Many Ridgefielders, especially Italian-Americans, were involved in building the roads and operating the Port of Missing Men.
With homes and so much land here, Anderson took more than a passing interest in the Ridgefield community and its welfare.
A small water company had been established, laid pipe, and started operating in 1900, but almost immediately began having difficulties supplying water. “It was not financially stable and had not the capital to prosper and give the town an adequate system,” The Ridgefield Press reported.
Two years later, when he saw the problems the town was having with getting decent water service, Anderson bought the Ridgefield Water Supply Company  and immediately set about improving it, primarily by buying Round Pond on West Mountain to use as its main water source and building a standpipe on Peaceable Ridge to maintain pressure.
The water supply needed electrical pumps so Anderson established the Ridgefield Electric Company to serve not only pumps, but also villagers’ homes and street lights.

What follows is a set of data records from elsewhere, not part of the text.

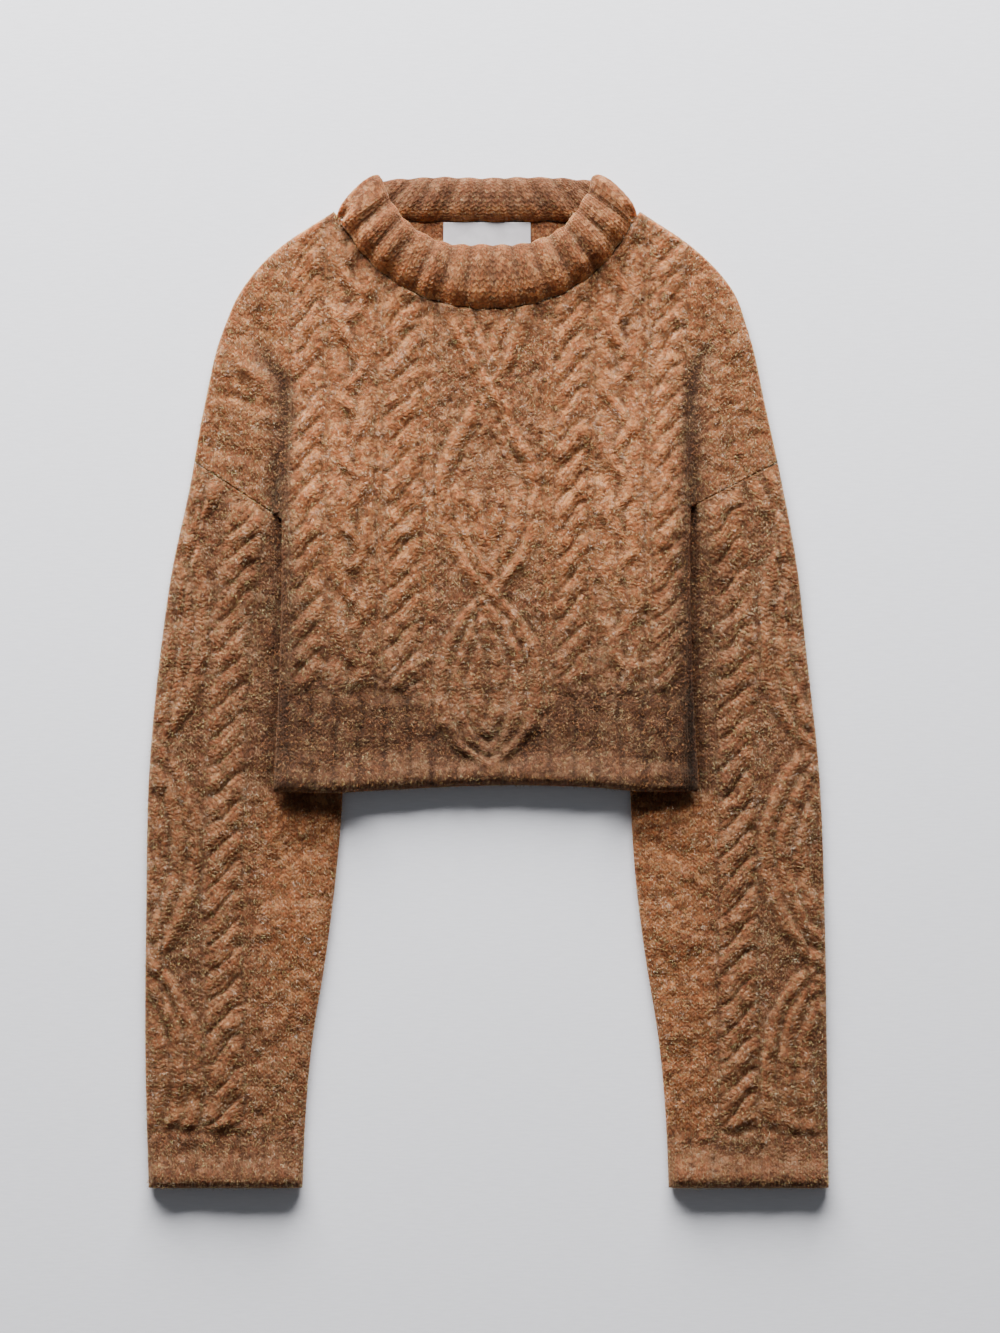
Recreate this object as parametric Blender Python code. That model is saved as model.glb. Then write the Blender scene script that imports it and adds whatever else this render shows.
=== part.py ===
"""Cropped cable-knit sweater laid flat: front, back, two sleeves, neckband and neck label.

The sweater lies on its back. The sleeves are folded down beside the body, and the sides of the body
tube lie over them. Every piece is a closed wall of knitting: its outer points carry the cables and
the ribs, and its inner points are plain. The origin is on the surface that the sweater lies on, +X
runs across it and +Y runs from the hem to the neck.
"""

import math

import bmesh
import bpy
import numpy as np
from mathutils import Vector
from mathutils.geometry import delaunay_2d_cdt

MM = 0.001

# Knitting
WALL = 4.0 * MM             # thickness of the plain ground
RELIEF = 5.2 * MM           # how far a cable stands out of the ground
RIB_RELIEF = 3.0 * MM       # how far a rib stands out of the ground
LAYER_GAP = 1.0 * MM        # air between two panels that lie on each other
SEAM_GAP = 0.3 * MM         # air between two pieces at a seam
ROPE_PITCH = 20.6 * MM      # height of one twist of a rope cable
ROW = ROPE_PITCH / 4        # spacing of the outer points up a cable
RIB_PITCH = 16.5 * MM       # two knit columns and two purl columns
PLAIT_PITCH = 131.0 * MM    # height in which one strand of a plait returns to its place
PLAIT_CROSSING = 109.0 * MM  # height of one crossing on the left of a plait
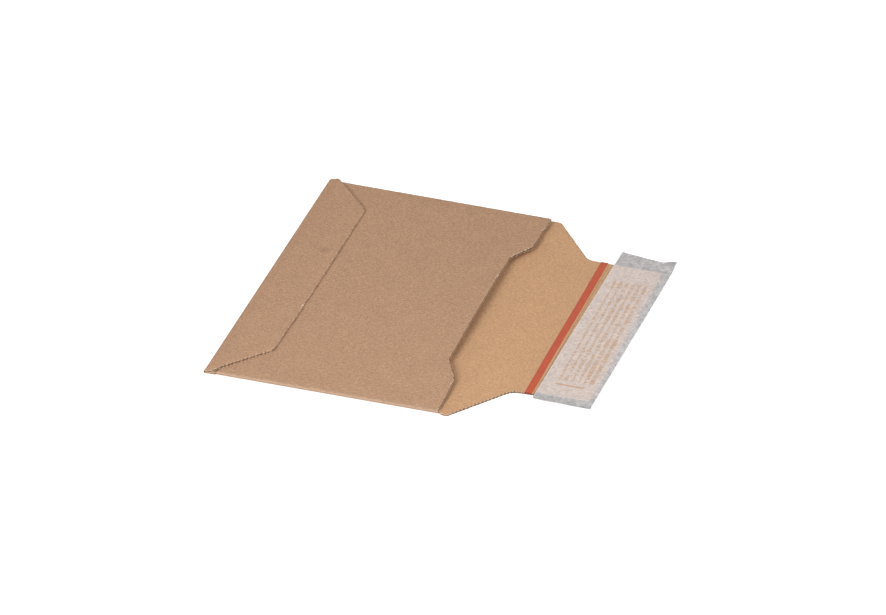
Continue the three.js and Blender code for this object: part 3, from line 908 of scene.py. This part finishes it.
colour = mixed(tree, maths(tree, "MAXIMUM", ink, cross_bar), colour, bar_colour)
paint(tree, shader, colour)
raise_surface(tree, shader, product(tree, noise(tree, place, 0.0012, 4), 0.00008))
liner.data.materials.append(liner_look)
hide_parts("release_liner")
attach(liner, "flap")

# THE ROOM. A white floor, light from all sides, a softbox at the front left and a weaker one at the right. A
# long lens looks from the near right.
floor_size = 6.0
floor_drop = 0.00002
floor_glow = 0.6
room_light = 0.54
lamp_target = Vector((0.04, 0, 0))

bpy.ops.object.select_all(action="DESELECT")
bpy.ops.mesh.primitive_plane_add(size=floor_size, location=(0, 0, -floor_drop))
floor = bpy.context.object
floor.name = "floor"
floor_look, tree, shader = new_material("white_floor", 0.9)
shader.inputs["Base Color"].default_value = (0.86, 0.86, 0.86, 1)
shader.inputs["Emission Color"].default_value = (1, 1, 1, 1)
seen_directly = linked(tree, "ShaderNodeLightPath").outputs["Is Camera Ray"]
tree.links.new(product(tree, seen_directly, floor_glow), shader.inputs["Emission Strength"])
floor.data.materials.append(floor_look)

world = bpy.data.worlds.new("studio")
bpy.context.scene.world = world
world.use_nodes = True
world.node_tree.nodes["Background"].inputs["Color"].default_value = (1, 1, 1, 1)
world.node_tree.nodes["Background"].inputs["Strength"].default_value = room_light

for name, place, size, power in (("front_softbox", (-0.5, -1.66, 1.0), 0.9, 25),
                                 ("side_softbox", (1.8, -0.9, 1.1), 1.2, 17)):
    bpy.ops.object.light_add(type="AREA", location=place)
    lamp = bpy.context.object
    lamp.name = name
    lamp.data.shape = "DISK"
    lamp.data.size = size
    lamp.data.energy = power
    lamp.rotation_euler = (lamp_target - lamp.location).to_track_quat("-Z", "Y").to_euler()

camera_azimuth = math.radians(17.53)
camera_height = math.radians(31.54)
camera_roll = math.radians(0.36)
camera_distance = 4.052
camera_target = Vector((crease_x - 0.04165, 0.0001, 0))
turned = (Matrix.Rotation(camera_azimuth, 4, "Z") @ Matrix.Rotation(math.pi / 2 - camera_height, 4, "X")
          @ Matrix.Rotation(camera_roll, 4, "Z"))
bpy.ops.object.camera_add()
camera = bpy.context.object
camera.name = "camera"
camera.matrix_world = Matrix.Translation(camera_target + turned.col[2].to_3d() * camera_distance) @ turned
camera.data.sensor_width = 36
camera.data.lens = 254
bpy.context.scene.camera = camera

bpy.context.scene.view_settings.view_transform = "Standard"
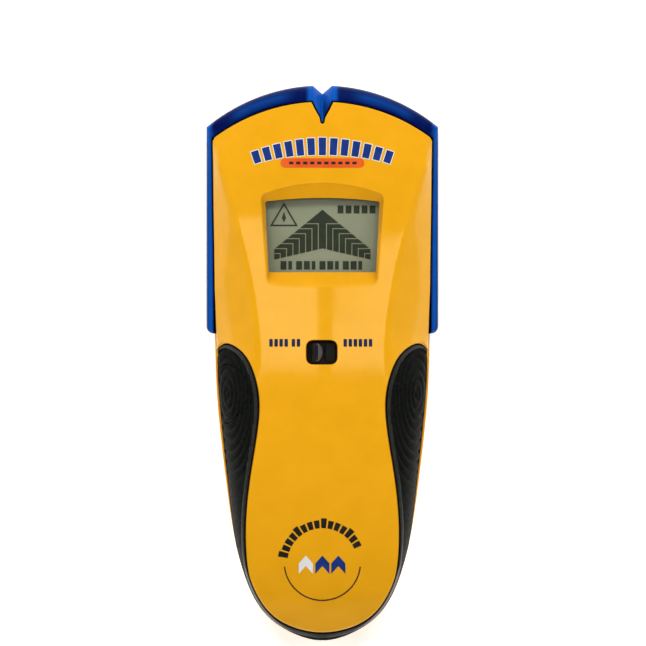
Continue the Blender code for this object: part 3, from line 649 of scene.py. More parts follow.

Anderson sold his controlling interest in the water company in 1928, and through several subsequent sales, it is now part of the giant Aquarion corporation. The electrical company continued for some years under different ownership until it was absorbed by a regional power company.
During World War I, Anderson offered his yacht, Taniwha, to the Navy. It was commissioned the USS Taniwha and was a Naval vessel from from 1917 to 1919. Anderson was at first placed in command and assigned to patrol the New York Harbor area, but he later worked in the office of the Chief of Naval Operations in Washington until the war ended. 
In his later years, Anderson spent little time in Ridgefield, though he still owned much land here. He had homes on Park Avenue in New York and at Sands Point, Long Island, when he died in 1938 at the age of 75.